Revenue and Oilfield Services Expense

Three months ended March 31

($ thousands)  

2015

2014

Change

% change

Revenue

Canada

117,990

226,468

(108,478)

(48)

United States

186,400

248,363

(61,963)

(25)

International

144,899

149,363

(4,464)

(3)

449,289

624,142

(174,905)

(28)

Oilfield services expense 

315,442

442,020

(126,578)

(29)

Gross margin 

133,847

182,174

(48,327)

(27)

Gross margin percentage (%)               

29.8

29.2

 

Revenue recorded in the first quarter of 2015 totaled $449.3 million, a decrease of 28% from the first quarter of 2014.  As a percentage of revenue, gross margin for the first quarter of 2015 increased to 30% from 29% for the first quarter of 2014.

The oil and natural gas commodity price decline that commenced in the second half of 2014 and continued through the first quarter of 2015 reduced the demand for oilfield services and caused the Company to achieve lower equipment utilization and revenue rates compared to the first quarter of 2014.  The United States dollar strengthened by 12.5% relative to the Canadian dollar in the first three months of 2015 compared to the first three months of 2014, which served to reduce the impact of some of the revenue rate declines during the quarter.

Canadian Oilfield Services

Revenue decreased 48% to $118.0 million for the three months ended March 31, 2015, from $226.5 million for the three months ended March 31, 2014.  Canadian revenue accounted for 26% of the Company’s total revenue in the first quarter of 2015, compared with 36% in the first quarter of 2014.  Demand for the Company’s Canadian oilfield services was lower compared to prior quarters due to the decrease in oil and natural gas commodity prices.

The Company recorded 2,759 drilling days in the first quarter of 2015, a 42% decrease from the 4,792 drilling days recorded in the first quarter of 2014.  Canadian well servicing hours were also lower than the prior year, decreasing 46% in the first quarter of 2015 to 18,746 operating hours, compared with 34,680 operating hours in the corresponding period of 2014.  During the three months ended March 31, 2015 two new build ADR® drilling rigs and one new ASRTM well servicing rig were completed and added to the Company’s Canadian fleet.

United States Oilfield Services

The Company’s United States operations recorded revenue of $186.4 million in the first quarter of 2015, a 25% decrease from the $248.4 million recorded in the corresponding period of the prior year.  The Company’s United States operations accounted for 42% of the Company’s revenue in the first quarter of 2015, compared to 40% in the first quarter of 2014.  Drilling rig operating days decreased by 34% to 3,723 drilling days in the first quarter of 2015 as compared to 5,673 drilling days in the first quarter of 2014.  Well servicing activity decreased by 32% in the first quarter of 2015 to 19,754 operating hours from 28,861 operating hours in the first quarter of 2014.
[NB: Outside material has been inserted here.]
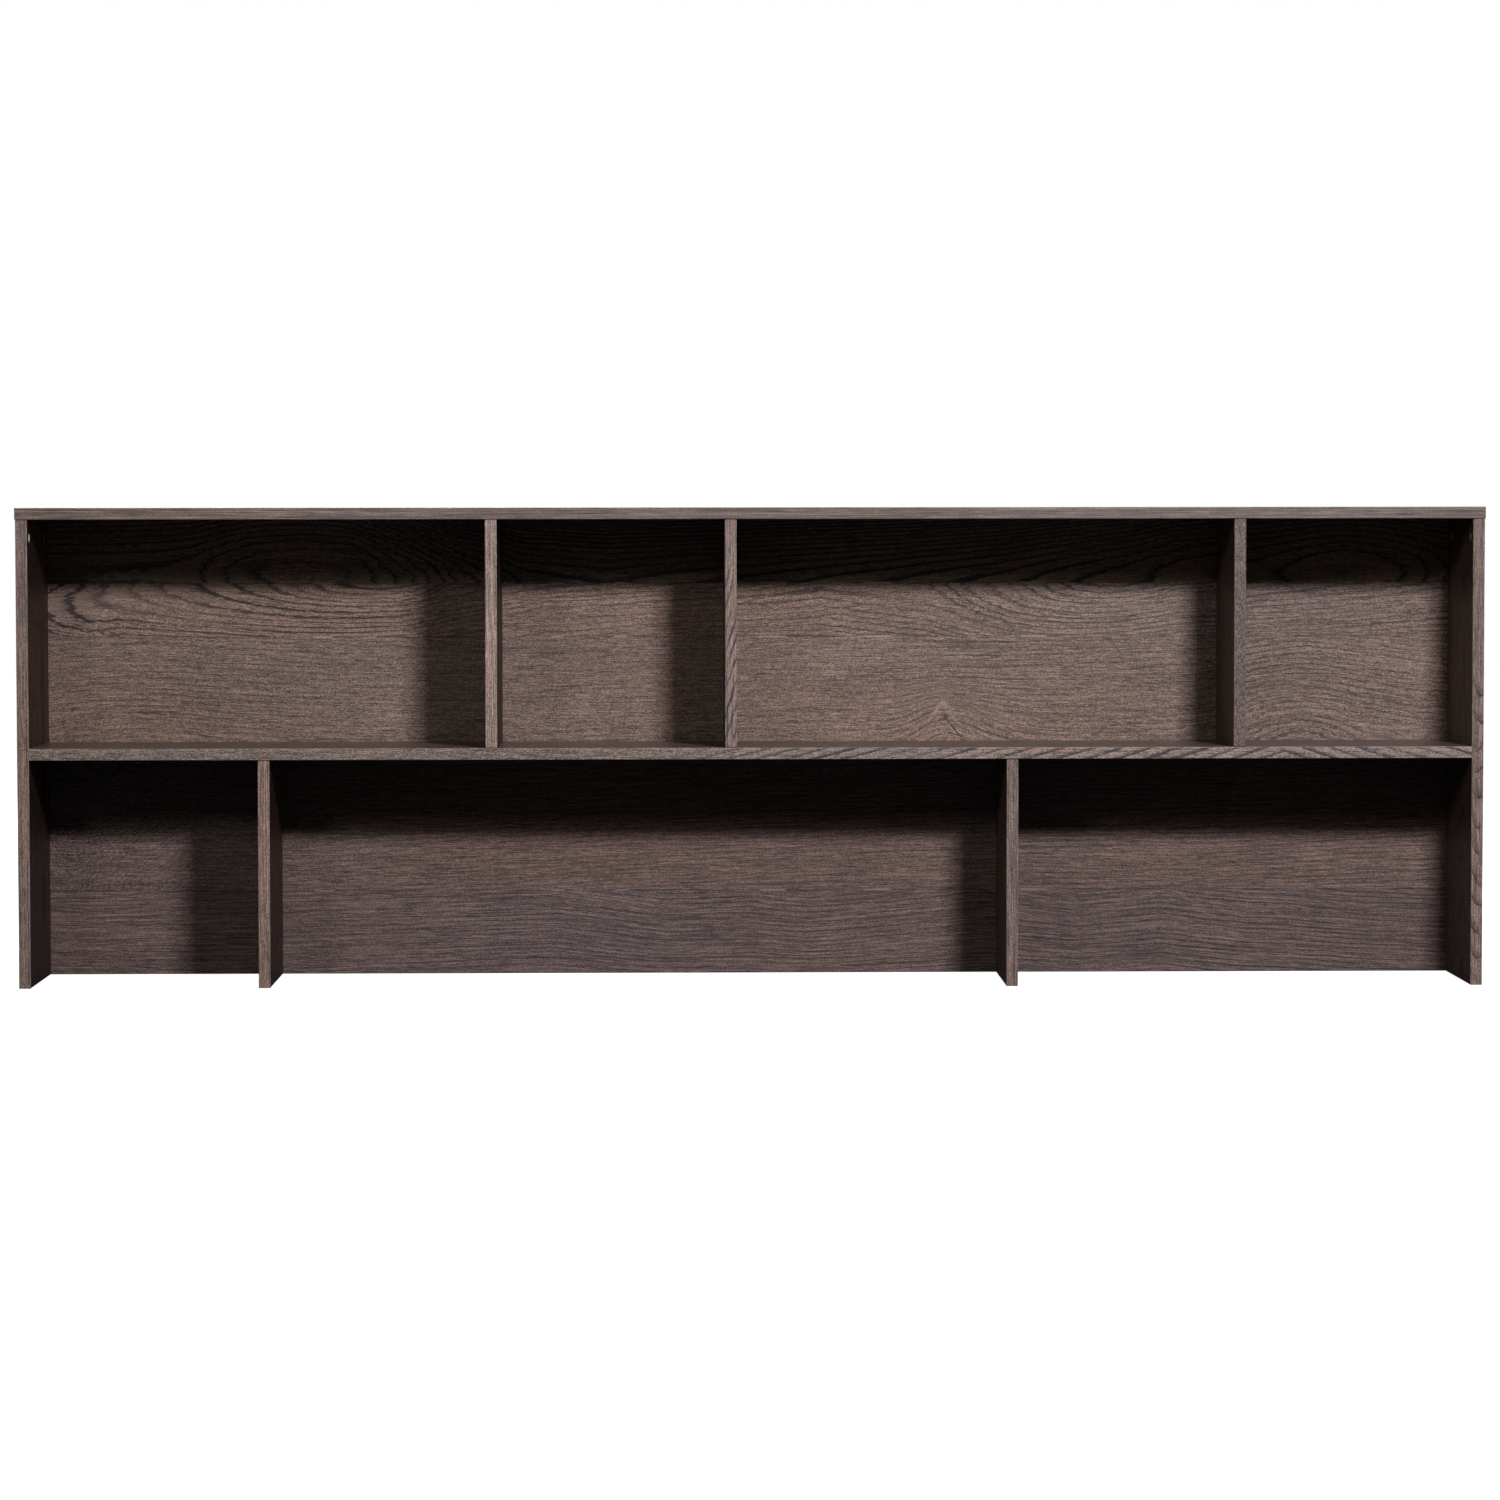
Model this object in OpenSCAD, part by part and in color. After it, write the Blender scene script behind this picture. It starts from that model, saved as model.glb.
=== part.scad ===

Activity levels and revenue rates in the United States oilfield service operations began to decline in the fourth quarter of 2014.  The decline continued into the first quarter of 2015, resulting in lower activity levels compared to the first quarter of the prior year.  The activity and pricing declines have been offset somewhat by the positive translational impact of a stronger United States dollar, which increased 12.5% versus the Canadian dollar when compared to the first quarter of 2014. The new builds and the upgrades that the Company made to its United States equipment fleet throughout the previous years have allowed the Company to maintain revenue rates in some operating jurisdictions.  The Company added two new ADR® drilling rigs and two new well servicing rigs to the United States fleet in the first quarter of 2015.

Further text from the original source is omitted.